Question: Did the Batman comics serves as a guide or an inspiration?
Nolan: Moreso I think at the script stage and the design stage. What I've been trying to do with the film as a whole is make it from the inside out rather than outside in. So to me the hope is it becomes real at a certain point. At a certain point, I put everything aside and delve into it as you would any other film. You get into the characters and deal with the reality of the story.
Prior to that, David and I were throwing a lot of ideas. We drew a lot from the comics and very knowledgable people pointed me in direction of all kinds of thing. For me, some of things that stuck were from the Adams/O'Neal people. They drew a lot from cinema and James Bond things at the time. And that, for me, was a very exciting period.
and then Batman: Year One and The Long Halloween I was very struck by. We just kind of them wash around in the back of our heads and we threw ideas around. In visual terms, we spent a lot of time with the whole history of the characters. The character really has an evolution. The wonderful thing about the way the character has developed over the years is that people try things out. Some things stick, and some things don't. So you able to view this great volume of work related to the character as an evolutionary process and you can look at the things that have stuck and the things that haven't.
Question: Why did you do that design for the Batmobile?
Nolan: We were just hammering the story out when we actually designed it. What I felt, very strongly, is that if we could crack in the design stage of what element of the film would need to be, everyone would kind of get what we were doing with the film, the studio guys. I was looking for a way to the reality of the character, a way of creating this character from the ground up and creating a contemporary version of all the different element.

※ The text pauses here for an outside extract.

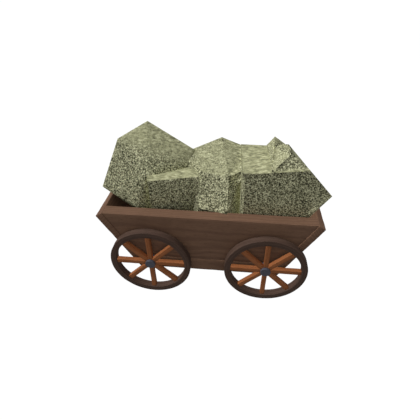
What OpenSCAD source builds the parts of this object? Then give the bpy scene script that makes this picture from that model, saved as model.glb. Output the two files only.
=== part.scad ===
// Wooden mine cart: a hopper tub with sloped end boards on four spoked wheels,
// loaded with lumps of ore. Origin on the ground under the middle of the tub,
// X along the cart, Y across it (the near side is -Y), Z up.

/* [Tub] */
// Length over the top corners of the end boards
tub_top_l = 1200; // [1000:10:1500]
// Length along the underside
tub_bottom_l = 802; // [640:2:980]
// Width over the end boards
tub_w = 600; // [480:10:760]
// Height from the underside to the outer top corners
tub_h = 360; // [290:5:450]
// Thickness of an end board
end_board_t = 41; // [30:1:52]
// Thickness of a side panel
side_t = 67; // [54:1:82]
// How far the side panels stand back from the ends of the end boards
side_setback = 3; // [0:1:8]

/* [Sills and floor] */
// Depth of a sill beam
sill_h = 87; // [84:1:110]
// How far a sill stands in beyond its side panel to carry the floor
sill_ledge = 30; // [24:1:45]
// Number of floor boards
floor_count = 5; // [3:2:7]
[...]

I feel the character is timeless and I felt the character could sustain a contemporary, reality-based interpretation. In all the previous incarnations, we sort of reaching an element where they had become, I felt, very retro. They were sort of embracing elements of car design that no longer fit here. When the Batmobile was designed for the TV series, cars had fins. So they were able to exaggerate them. Cars don't have fins anymore. So, to me, what I felt we should do, very aggressively, is break this retro view of what this technology would be and try to design something that looks like it could do all the things that you want Batman to be able to do, and be a very useful tool for the character, rather than a design element.

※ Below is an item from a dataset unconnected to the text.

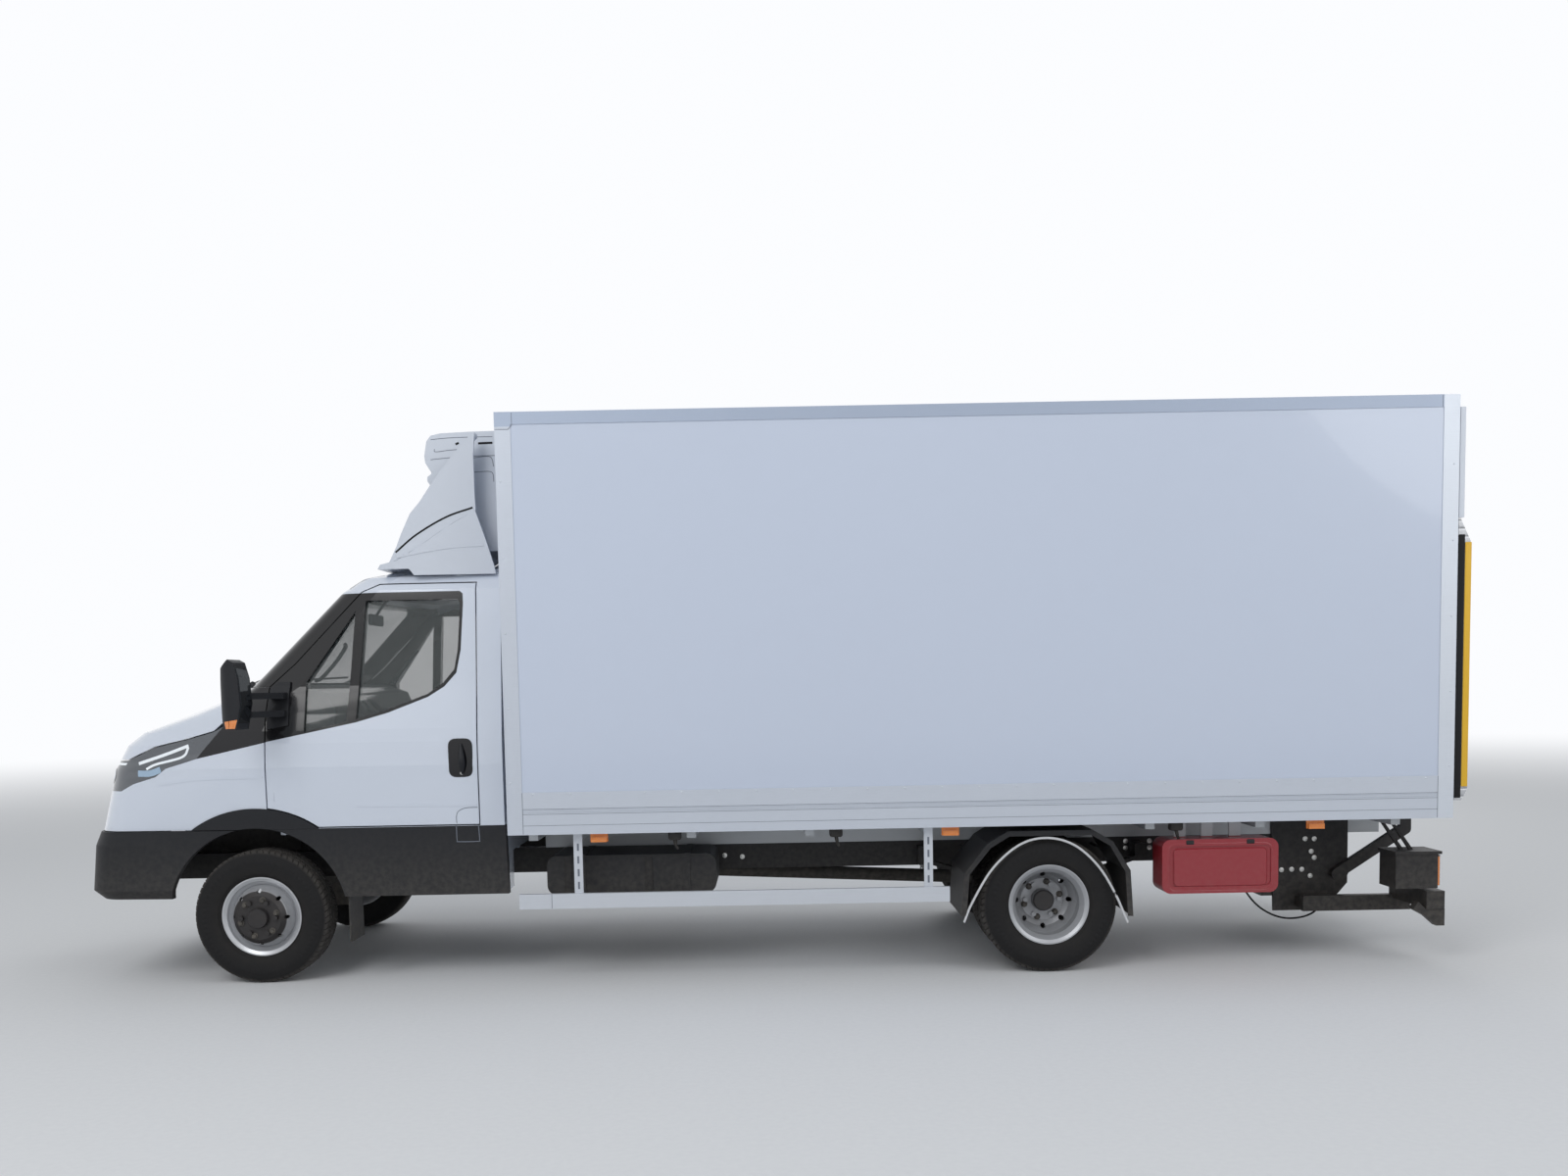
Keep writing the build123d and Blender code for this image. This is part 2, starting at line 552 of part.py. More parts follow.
# Bumper: a shell with a lower grille and fog-lamp recesses
BUMPER_WALL = 45.0
BUMPER_REAR = -60.0
BUMPER_OPEN_FRONT = -500.0
BUMPER_OPEN_HALF = 880.0
BUMPER_SLOTS = (590.0, 650.0, 710.0)
BUMPER_SLOT_HEIGHT = 38.0
BUMPER_SLOT_HALF = 440.0
BUMPER_FACE_REAR = -850.0
BUMPER_STAY_FRONT = -980.0
BUMPER_STAY_Z = (560.0, 640.0)
KEEP_ALL_Z = 1e6
bumper_outer = cab_volume(BUMPER_LEVELS, 0, BUMPER_REAR, KEEP_ALL_Z)
bumper_inner = cab_volume(BUMPER_LEVELS, BUMPER_WALL, BUMPER_REAR + 2 * BUMPER_WALL, KEEP_ALL_Z)
with BuildPart() as front_bumper:
    add(bumper_outer)
    add(bumper_inner, mode=Mode.SUBTRACT)
    block(BUMPER_OPEN_FRONT, 200, -BUMPER_OPEN_HALF, BUMPER_OPEN_HALF, 400, 900, mode=Mode.SUBTRACT)
    cross_rod(0, AXLE_HEIGHT, ARCH_RADIUS, -SIDE_REACH, SIDE_REACH, mode=Mode.SUBTRACT)
    for slot_z in BUMPER_SLOTS:
        slot_top = slot_z + BUMPER_SLOT_HEIGHT
        near, far = -BUMPER_SLOT_HALF, BUMPER_SLOT_HALF
        block(FAR_AHEAD, BUMPER_FACE_REAR, near, far, slot_z, slot_top, mode=Mode.SUBTRACT)
    for sign in (-1, 1):
        near, far = span(sign, *FOG_Y)
        block(FAR_AHEAD, BUMPER_FACE_REAR, near, far, *FOG_RECESS_Z, mode=Mode.SUBTRACT)
        near, far = span(sign, CAB_MOUNT_Y[0], RAIL_Y)
        block(BUMPER_STAY_FRONT, RAIL_FRONT - SKIN_GAP, near, far, *BUMPER_STAY_Z)


# Lower cladding: sill panels behind the arch and the arch band above the bumper
with BuildPart() as sill_cladding:
    side_prism(
        [(60, SILL_BOTTOM_Z), (1387, SILL_BOTTOM_Z), (1380, CAB_BASE_Z - 2), (60, CAB_BASE_Z - 2)],
        SILL_OUTER_Y - SILL_WALL,
        SILL_OUTER_Y,
    )
    cross_rod(0, AXLE_HEIGHT, ARCH_RADIUS, 800, SIDE_REACH, mode=Mode.SUBTRACT)
    mirror(about=Plane.XZ)

with BuildPart() as wheel_arch_bands:
    add(trim_outer)
    add(nose_inner, mode=Mode.SUBTRACT)
    with BuildPart(mode=Mode.INTERSECT):
        cross_rod(0, AXLE_HEIGHT, BAND_RADIUS, -SIDE_REACH, SIDE_REACH)
        cross_rod(0, AXLE_HEIGHT, ARCH_RADIUS, -SIDE_REACH, SIDE_REACH, mode=Mode.SUBTRACT)

with BuildPart() as cab_cladding:
    add(sill_cladding.part)
    add(wheel_arch_bands.part)

# Mirrors: a tall hood on two prongs from a plate on each door's front corner
MIRROR_INNER_Y = 1175.0
MIRROR_OUTER_Y = 1345.0
MIRROR_BULGE_Y = 1270.0
MIRROR_FRONT = -31.0
MIRROR_REAR = 92.0
MIRROR_OUTLINE = [
    (35, 1786),
    (-14, 1740),
    (MIRROR_FRONT, 1583),
    (-18, 1462),
    (4, 1420),
    (66, 1420),
    (MIRROR_REAR, 1555),
    (83, 1690),
    (62, 1770),
]
PRONG_HEIGHTS = (1478.0, 1576.0)
PRONG_DEPTH = 34.0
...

Goyer: It came out of the story element. As we were developing it, it was like, "What does he need this to do? Why does he have this? How does it help him do what he does it?"
Nolan: In the story, what you see built, it's a military prototype he appropriates, which is an element that comes from the comics. We talk about it in the script as being a combination of a Humvee and a Lambourghini. To me, that's what the Batmobile should be. It should be something incredibly strong and powerful, but have the feeling and sexiness of a sports car -- in a contemporary sense. Those are all things that fed into the design.
Question: Did you read comics?
Nolan: Yeah, I did. I was not a huge comic guy. Movies has always been the thing. But I did read comics as a kid, and, for me, Batman was always the most interesting character and I was always drawn them. David read them.
Goyer: Yeah, I read them. I actually had letters printed in Captain America and Swamp Thing. I had lots of them.
Question: Was there any interest in having a Chicago-based premiere?
Nolan: That's not really my department. (laughs)
Question: What are you thoughts about how much freedom the stuido has given you?
Nolan: I think the development process is a very peculiar and tricky beast. And it's different for everybody. On a project like Batman, it's a Warner's project and you have to deal with the Warner's maching. But I've found them absolutely marvelous, and it's not because they've let us to whatever we want -- because they haven't. It's not been like that at all. What it's been is a process, where I think we've done it right, is that I've taken great lengths to explain to them very, very clearly in terms of how I see things. And there was a real understanding of whatever Batman comes next, it has to be very original, very different and very fresh. So they were very open to that. And I always taken the approach to be as clear and and as inclusive as possible. There's a lot of bright people who work at the studio who want nothing more than this film to be great, because that serves all of us. That's really been the process. It's been excellent.
(At this point, Nolan left and the clip was shown)
Question: As a comics reader, how does it feel to be working on a Batman movie.
Goyer: It's a very surreal experience. I don't know if I would like to take over something like. I was over at Warner Bros., watching a bunch of footage, I just said, "Holy shit! We're doing Batman!" It's very weird. I grew up in Michigan, single mom, mowing lawns so I could go down to the comic book store on weekends and buy comics. It's just a very surreal experience.
Question: Is there going to be origin stories for Scarecrow and Ra's Al Ghul and is Talia going to appear?
Goyer: I can't really answer those questions. I mean, I can't really answer them.
Question: I like when Ra's Al Ghul addresses Batman, he addresses him as Detective. Are you going to be doing that?
Goyer: Not exactly and you'll see why when you see the movie. This is the first Batman story, so he hasn't built up that reputation yet. That would be something further down the line.
Levitz: Let me add to that that every word like that has been the subject of conversation.
Goyer: Debated, endlessly over every little detail. Trust me.
Levitz: You may or may not always agree with the conclusion that the team has come to, but the amount of effort that has gone into what will fit with what...
Goyer: That's just the thing. Obviously, we're telling a story that draws from various incarnations of the Batman comic books. But it's also our story. Ra's Al Ghul never existed in the comic books when Batman was first beginning, so certain things have to shift around a bit.
Thomas: That's a great thing, that all the way through the process, we've had Paul at the other end of the line.
Goyer: There was a moment when we were sitting in Paul's office and he's got that big Batman tapestry. And I said, "Those things on his glove, what are those called?" And Paul said, "We call them scallops." I said, "What do they do?" And I was with Chris and he said, "Do you think we should do something?" It was a lot of fun, and now they do something.
Question: How much of the detective aspect will go into the film?
Goyer: Some. But like I said earlier, this is his first story. So he has that inquisitive nature and in the story, some of that is involved. You're literally seeing him create the Batman myth in the course of the movie. Some of that would necessarily come later in the other films.